--- DIRECTIONS FOR THIS TASK ---
Wherever a line in the data below holds "bodies", copy that line.

---*---

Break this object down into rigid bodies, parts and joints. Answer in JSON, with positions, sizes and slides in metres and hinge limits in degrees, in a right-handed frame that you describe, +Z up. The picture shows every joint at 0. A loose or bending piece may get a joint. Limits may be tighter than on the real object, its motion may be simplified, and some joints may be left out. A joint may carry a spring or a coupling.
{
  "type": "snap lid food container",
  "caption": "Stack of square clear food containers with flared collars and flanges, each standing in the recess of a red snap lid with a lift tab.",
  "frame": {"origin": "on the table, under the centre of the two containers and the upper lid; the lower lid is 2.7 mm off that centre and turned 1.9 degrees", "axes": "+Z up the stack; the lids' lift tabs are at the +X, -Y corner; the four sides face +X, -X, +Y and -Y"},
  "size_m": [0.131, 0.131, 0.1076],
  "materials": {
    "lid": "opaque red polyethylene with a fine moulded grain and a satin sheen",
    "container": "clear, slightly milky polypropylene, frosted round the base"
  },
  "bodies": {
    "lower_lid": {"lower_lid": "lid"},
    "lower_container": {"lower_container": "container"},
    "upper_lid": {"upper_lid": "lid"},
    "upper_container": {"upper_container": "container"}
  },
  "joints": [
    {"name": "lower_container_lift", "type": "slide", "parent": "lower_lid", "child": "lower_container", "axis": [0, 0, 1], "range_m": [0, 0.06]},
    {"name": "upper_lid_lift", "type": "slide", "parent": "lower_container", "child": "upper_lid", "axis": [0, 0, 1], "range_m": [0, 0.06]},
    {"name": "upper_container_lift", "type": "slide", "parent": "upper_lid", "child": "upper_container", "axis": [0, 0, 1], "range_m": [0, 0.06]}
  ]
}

---*---

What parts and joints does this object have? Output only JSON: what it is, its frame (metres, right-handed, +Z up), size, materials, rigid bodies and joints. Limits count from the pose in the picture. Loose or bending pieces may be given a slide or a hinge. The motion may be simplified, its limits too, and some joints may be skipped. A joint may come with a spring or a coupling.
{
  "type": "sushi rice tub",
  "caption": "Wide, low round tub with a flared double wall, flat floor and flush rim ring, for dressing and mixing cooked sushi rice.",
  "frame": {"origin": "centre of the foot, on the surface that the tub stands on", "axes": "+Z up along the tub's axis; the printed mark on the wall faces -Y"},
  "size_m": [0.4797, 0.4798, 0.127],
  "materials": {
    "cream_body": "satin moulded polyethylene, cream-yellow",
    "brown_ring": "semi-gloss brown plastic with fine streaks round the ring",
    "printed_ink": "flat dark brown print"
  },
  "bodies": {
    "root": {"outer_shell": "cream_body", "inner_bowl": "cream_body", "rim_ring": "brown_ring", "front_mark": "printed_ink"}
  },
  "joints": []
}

---*---

--- FINISHED ANSWER ---
Break this object down into rigid bodies, parts and joints. Answer in JSON, with positions, sizes and slides in metres and hinge limits in degrees, in a right-handed frame that you describe, +Z up. The picture shows every joint at 0. A loose or bending piece may get a joint. Limits may be tighter than on the real object, its motion may be simplified, and some joints may be left out. A joint may carry a spring or a coupling.
  "bodies": {
What parts and joints does this object have? Output only JSON: what it is, its frame (metres, right-handed, +Z up), size, materials, rigid bodies and joints. Limits count from the pose in the picture. Loose or bending pieces may be given a slide or a hinge. The motion may be simplified, its limits too, and some joints may be skipped. A joint may come with a spring or a coupling.
  "bodies": {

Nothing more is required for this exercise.